WHAT YOU NEED TO DO: Begin with the line that contains "bracket = angle_bracket()" and continue down through the line that contains "# hinges and"; reproduce those lines exactly and only those.

THE INPUT:
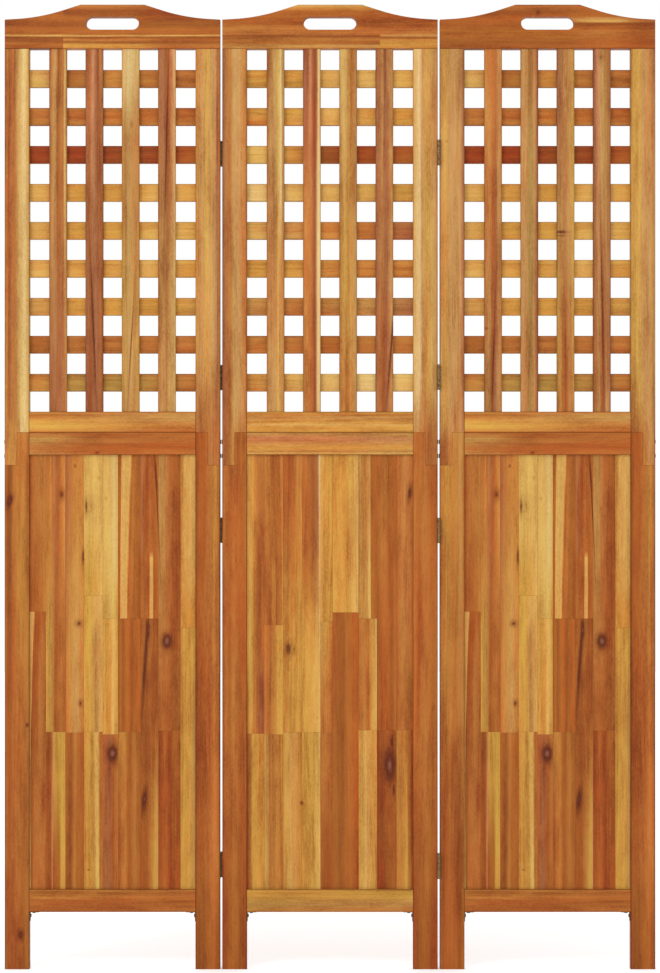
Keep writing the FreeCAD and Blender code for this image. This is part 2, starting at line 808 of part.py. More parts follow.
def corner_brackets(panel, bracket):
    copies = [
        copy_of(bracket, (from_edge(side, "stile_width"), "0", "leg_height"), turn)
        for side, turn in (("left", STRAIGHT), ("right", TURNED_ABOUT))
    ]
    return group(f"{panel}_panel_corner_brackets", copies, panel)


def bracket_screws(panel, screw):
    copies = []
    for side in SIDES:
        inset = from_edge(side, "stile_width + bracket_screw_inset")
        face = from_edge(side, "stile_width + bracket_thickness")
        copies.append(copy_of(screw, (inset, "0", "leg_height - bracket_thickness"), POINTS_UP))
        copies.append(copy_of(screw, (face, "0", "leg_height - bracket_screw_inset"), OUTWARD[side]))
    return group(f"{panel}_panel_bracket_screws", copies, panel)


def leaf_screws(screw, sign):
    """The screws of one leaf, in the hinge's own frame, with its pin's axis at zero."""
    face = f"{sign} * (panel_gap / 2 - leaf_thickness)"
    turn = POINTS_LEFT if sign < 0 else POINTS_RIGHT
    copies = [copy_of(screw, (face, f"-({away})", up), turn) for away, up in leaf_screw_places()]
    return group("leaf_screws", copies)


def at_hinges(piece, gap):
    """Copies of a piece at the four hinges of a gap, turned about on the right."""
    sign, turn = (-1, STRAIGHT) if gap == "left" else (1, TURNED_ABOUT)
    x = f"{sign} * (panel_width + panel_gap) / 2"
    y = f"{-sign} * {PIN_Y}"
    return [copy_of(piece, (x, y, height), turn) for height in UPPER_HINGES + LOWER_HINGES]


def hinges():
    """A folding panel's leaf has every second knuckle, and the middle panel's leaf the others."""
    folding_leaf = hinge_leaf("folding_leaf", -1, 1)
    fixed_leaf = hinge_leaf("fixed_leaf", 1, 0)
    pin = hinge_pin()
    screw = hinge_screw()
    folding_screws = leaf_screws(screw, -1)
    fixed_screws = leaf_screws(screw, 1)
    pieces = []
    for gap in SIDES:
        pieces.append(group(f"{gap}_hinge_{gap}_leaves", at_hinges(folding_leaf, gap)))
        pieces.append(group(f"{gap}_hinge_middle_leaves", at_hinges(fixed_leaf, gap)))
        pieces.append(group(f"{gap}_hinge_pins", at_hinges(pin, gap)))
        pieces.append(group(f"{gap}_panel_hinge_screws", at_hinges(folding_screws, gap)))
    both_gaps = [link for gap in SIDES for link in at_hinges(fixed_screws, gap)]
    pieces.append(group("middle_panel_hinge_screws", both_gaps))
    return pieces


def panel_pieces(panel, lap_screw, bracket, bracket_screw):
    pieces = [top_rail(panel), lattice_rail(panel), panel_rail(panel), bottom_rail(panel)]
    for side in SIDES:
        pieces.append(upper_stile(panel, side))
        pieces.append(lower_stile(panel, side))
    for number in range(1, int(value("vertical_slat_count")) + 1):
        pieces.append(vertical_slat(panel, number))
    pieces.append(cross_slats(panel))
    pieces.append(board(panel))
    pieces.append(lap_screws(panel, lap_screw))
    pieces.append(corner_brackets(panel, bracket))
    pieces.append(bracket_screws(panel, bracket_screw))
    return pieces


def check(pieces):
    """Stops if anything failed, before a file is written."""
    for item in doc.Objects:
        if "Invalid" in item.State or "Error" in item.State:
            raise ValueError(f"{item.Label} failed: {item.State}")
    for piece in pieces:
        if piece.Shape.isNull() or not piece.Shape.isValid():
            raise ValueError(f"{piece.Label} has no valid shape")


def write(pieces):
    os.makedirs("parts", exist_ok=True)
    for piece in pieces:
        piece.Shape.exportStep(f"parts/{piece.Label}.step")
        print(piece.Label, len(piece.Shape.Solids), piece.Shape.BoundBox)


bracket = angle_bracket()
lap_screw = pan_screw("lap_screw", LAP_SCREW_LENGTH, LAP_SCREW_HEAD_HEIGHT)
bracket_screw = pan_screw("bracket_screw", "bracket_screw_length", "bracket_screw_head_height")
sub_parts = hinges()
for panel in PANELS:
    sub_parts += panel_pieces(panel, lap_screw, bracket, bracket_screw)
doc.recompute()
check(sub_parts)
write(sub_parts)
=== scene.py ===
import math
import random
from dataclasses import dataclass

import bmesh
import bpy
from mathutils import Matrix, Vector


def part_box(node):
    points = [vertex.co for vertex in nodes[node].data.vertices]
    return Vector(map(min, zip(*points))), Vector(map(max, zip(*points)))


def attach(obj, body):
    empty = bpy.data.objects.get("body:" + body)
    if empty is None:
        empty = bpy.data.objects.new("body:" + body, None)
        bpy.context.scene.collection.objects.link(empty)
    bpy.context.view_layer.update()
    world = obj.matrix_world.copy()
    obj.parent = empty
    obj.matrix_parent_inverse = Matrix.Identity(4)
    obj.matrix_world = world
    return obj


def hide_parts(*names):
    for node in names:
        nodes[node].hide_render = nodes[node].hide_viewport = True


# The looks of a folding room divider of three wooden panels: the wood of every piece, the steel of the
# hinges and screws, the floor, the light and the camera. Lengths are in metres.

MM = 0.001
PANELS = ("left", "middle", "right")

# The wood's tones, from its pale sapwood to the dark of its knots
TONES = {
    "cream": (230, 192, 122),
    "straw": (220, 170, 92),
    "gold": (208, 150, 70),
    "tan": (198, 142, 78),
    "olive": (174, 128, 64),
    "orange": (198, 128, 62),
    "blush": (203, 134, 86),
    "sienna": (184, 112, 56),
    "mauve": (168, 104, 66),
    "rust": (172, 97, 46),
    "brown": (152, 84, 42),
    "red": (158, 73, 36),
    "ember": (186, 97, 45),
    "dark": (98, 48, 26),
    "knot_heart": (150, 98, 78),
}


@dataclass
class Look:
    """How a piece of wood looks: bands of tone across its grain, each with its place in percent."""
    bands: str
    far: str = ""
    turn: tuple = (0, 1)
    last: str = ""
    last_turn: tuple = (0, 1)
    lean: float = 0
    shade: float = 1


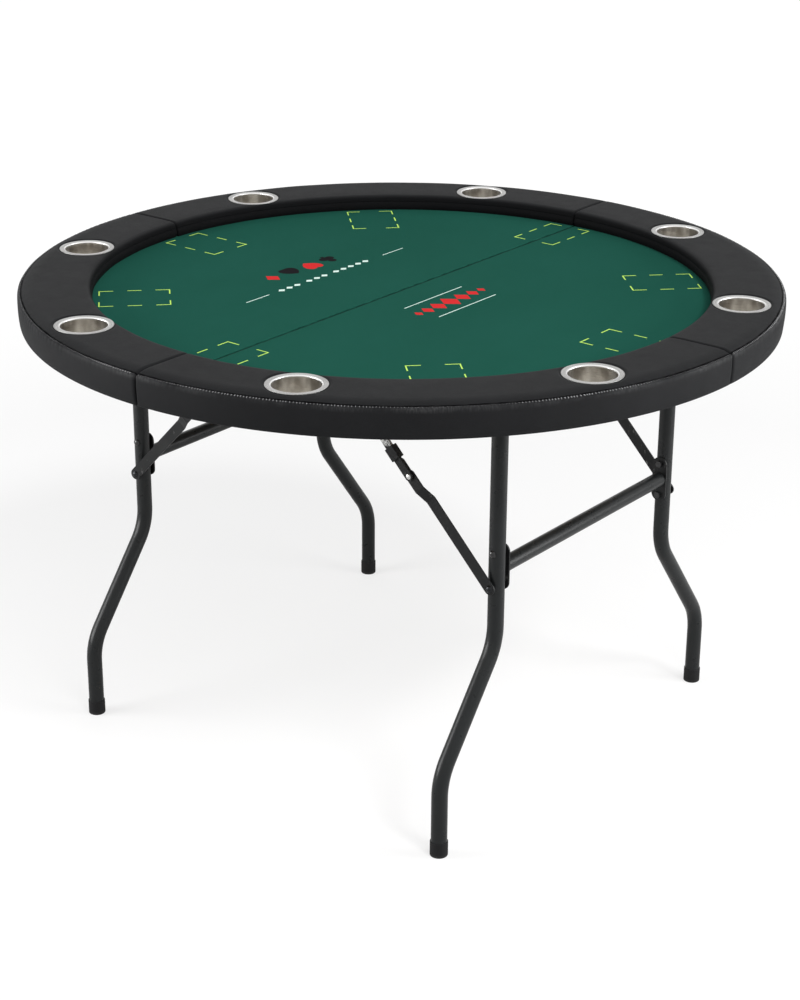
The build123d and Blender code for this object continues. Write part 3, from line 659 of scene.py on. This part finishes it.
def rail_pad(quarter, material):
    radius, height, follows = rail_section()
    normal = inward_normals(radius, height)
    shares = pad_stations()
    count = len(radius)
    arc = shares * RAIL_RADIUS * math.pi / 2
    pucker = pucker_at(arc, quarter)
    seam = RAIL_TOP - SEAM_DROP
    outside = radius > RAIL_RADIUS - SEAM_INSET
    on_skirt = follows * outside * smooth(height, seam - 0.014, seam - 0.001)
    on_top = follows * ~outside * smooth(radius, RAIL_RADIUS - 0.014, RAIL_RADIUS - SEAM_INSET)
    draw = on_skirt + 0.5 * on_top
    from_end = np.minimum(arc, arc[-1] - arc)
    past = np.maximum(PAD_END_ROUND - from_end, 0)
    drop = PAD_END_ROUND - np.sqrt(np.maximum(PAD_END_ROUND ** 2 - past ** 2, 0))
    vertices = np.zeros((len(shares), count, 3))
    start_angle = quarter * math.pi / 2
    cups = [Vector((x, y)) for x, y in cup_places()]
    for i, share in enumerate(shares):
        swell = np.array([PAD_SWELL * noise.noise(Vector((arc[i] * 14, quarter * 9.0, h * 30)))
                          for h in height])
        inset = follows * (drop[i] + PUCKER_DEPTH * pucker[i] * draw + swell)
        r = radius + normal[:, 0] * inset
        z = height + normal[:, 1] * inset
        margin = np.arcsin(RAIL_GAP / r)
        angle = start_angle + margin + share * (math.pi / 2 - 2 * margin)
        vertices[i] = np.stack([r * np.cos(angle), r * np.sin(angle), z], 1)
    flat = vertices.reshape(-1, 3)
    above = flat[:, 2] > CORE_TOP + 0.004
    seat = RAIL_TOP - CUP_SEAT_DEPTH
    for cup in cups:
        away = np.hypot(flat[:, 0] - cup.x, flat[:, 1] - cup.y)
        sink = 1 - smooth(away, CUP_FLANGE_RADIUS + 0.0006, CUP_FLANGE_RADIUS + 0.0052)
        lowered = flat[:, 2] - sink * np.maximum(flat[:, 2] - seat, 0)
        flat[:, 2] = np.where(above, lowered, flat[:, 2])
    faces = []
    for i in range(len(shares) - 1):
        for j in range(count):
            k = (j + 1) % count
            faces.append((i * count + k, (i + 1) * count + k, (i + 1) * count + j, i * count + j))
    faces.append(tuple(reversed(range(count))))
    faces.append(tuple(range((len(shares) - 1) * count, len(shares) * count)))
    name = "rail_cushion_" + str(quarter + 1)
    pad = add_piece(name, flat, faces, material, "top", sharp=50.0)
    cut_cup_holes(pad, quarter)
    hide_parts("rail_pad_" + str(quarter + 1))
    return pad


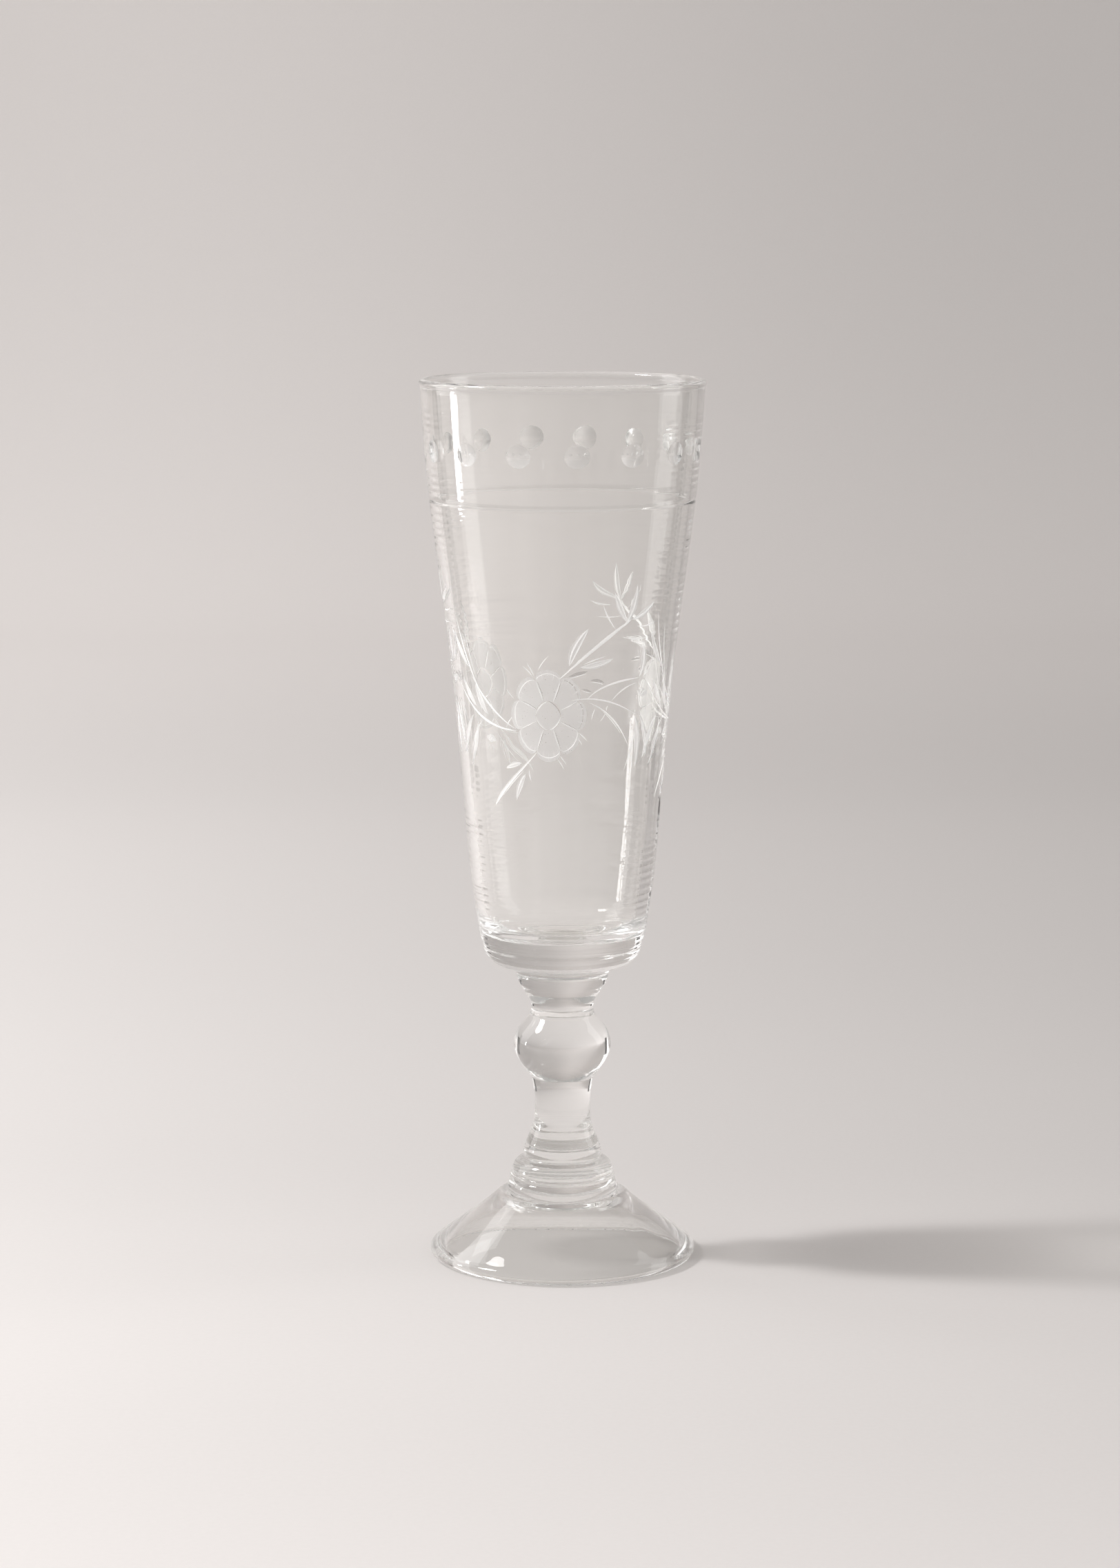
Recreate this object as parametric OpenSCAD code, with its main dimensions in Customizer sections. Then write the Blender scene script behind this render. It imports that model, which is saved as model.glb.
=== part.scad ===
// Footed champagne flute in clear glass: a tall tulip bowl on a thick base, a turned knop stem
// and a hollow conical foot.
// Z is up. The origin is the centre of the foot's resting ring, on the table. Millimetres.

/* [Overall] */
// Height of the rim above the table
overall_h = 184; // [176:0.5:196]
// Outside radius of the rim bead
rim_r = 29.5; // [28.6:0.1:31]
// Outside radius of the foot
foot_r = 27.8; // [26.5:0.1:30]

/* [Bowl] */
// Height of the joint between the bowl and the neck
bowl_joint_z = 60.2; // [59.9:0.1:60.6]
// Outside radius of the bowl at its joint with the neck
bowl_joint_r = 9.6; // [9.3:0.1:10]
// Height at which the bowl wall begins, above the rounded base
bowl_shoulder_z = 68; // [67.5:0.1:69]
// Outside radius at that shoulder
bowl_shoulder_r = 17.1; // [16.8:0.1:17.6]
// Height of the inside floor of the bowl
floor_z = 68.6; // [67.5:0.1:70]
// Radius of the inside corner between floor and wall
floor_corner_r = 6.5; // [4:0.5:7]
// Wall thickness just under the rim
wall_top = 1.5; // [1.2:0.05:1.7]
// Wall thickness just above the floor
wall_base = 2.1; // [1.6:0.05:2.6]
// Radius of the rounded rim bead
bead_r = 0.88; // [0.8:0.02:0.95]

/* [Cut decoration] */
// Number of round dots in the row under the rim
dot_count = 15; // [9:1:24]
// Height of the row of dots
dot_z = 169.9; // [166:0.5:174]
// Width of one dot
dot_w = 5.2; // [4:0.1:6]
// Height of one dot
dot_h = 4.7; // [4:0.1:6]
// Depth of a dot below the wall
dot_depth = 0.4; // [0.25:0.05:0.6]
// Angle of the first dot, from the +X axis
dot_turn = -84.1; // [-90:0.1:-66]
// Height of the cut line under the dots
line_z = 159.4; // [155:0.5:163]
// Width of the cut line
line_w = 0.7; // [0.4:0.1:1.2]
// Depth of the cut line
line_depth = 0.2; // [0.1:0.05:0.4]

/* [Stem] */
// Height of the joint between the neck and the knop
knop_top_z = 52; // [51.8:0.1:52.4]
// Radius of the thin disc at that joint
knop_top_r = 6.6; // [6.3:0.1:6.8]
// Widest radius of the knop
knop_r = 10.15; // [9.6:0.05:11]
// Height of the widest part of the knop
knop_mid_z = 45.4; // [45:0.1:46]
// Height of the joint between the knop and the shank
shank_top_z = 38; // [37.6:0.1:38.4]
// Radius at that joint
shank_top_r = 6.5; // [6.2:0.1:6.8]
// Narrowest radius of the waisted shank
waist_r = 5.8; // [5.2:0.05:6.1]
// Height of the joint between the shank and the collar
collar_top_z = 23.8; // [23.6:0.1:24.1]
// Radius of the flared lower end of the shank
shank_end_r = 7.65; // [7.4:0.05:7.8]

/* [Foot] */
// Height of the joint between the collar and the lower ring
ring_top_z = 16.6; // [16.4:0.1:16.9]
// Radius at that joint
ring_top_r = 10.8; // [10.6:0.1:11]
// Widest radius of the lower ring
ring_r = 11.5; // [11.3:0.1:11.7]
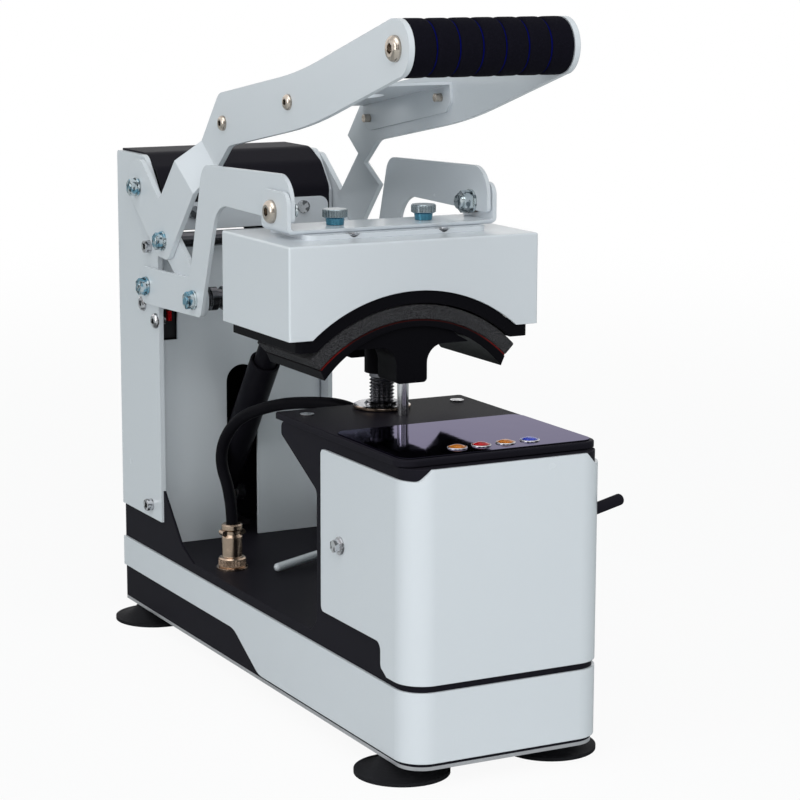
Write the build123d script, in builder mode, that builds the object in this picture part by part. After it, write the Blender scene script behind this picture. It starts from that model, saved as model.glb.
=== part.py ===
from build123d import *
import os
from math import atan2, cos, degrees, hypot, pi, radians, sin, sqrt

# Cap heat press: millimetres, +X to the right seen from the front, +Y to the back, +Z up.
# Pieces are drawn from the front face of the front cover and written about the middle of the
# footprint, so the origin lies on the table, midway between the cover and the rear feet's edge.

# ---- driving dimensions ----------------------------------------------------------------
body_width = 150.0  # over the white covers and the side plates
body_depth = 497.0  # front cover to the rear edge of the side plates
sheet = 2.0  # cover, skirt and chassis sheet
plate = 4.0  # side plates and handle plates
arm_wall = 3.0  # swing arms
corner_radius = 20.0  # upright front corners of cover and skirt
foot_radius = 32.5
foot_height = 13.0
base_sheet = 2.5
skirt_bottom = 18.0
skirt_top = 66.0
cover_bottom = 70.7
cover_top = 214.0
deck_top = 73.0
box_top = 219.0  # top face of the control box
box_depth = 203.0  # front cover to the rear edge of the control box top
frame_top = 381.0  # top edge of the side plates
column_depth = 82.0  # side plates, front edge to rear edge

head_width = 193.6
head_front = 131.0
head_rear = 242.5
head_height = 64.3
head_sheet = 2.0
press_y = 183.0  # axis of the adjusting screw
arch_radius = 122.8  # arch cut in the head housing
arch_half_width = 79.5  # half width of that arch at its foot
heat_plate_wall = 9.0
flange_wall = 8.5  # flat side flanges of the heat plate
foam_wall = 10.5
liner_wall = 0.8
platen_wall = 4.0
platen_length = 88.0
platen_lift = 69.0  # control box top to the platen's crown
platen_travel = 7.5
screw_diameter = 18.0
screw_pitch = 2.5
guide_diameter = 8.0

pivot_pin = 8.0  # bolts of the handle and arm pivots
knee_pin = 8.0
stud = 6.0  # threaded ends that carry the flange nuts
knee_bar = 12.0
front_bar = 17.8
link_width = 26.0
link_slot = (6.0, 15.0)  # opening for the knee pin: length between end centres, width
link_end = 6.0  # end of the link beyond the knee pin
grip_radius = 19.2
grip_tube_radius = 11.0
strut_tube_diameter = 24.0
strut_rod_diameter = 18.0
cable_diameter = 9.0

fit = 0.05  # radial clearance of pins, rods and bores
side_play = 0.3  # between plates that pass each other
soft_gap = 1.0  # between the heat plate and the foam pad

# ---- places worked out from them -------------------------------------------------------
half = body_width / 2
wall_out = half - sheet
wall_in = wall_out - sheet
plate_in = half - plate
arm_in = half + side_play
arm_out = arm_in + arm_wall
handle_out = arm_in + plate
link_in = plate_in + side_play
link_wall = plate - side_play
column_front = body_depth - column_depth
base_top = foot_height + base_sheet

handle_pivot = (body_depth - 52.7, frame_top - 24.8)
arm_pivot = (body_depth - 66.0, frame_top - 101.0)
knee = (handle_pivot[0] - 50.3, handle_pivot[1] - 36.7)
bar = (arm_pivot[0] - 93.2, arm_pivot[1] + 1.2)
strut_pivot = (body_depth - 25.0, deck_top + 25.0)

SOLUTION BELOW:
bracket = angle_bracket()
lap_screw = pan_screw("lap_screw", LAP_SCREW_LENGTH, LAP_SCREW_HEAD_HEIGHT)
bracket_screw = pan_screw("bracket_screw", "bracket_screw_length", "bracket_screw_head_height")
sub_parts = hinges()
for panel in PANELS:
    sub_parts += panel_pieces(panel, lap_screw, bracket, bracket_screw)
doc.recompute()
check(sub_parts)
write(sub_parts)
=== scene.py ===
import math
import random
from dataclasses import dataclass

import bmesh
import bpy
from mathutils import Matrix, Vector


def part_box(node):
    points = [vertex.co for vertex in nodes[node].data.vertices]
    return Vector(map(min, zip(*points))), Vector(map(max, zip(*points)))


def attach(obj, body):
    empty = bpy.data.objects.get("body:" + body)
    if empty is None:
        empty = bpy.data.objects.new("body:" + body, None)
        bpy.context.scene.collection.objects.link(empty)
    bpy.context.view_layer.update()
    world = obj.matrix_world.copy()
    obj.parent = empty
    obj.matrix_parent_inverse = Matrix.Identity(4)
    obj.matrix_world = world
    return obj


def hide_parts(*names):
    for node in names:
        nodes[node].hide_render = nodes[node].hide_viewport = True


# The looks of a folding room divider of three wooden panels: the wood of every piece, the steel of the
# hinges and screws, the floor, the light and the camera. Lengths are in metres.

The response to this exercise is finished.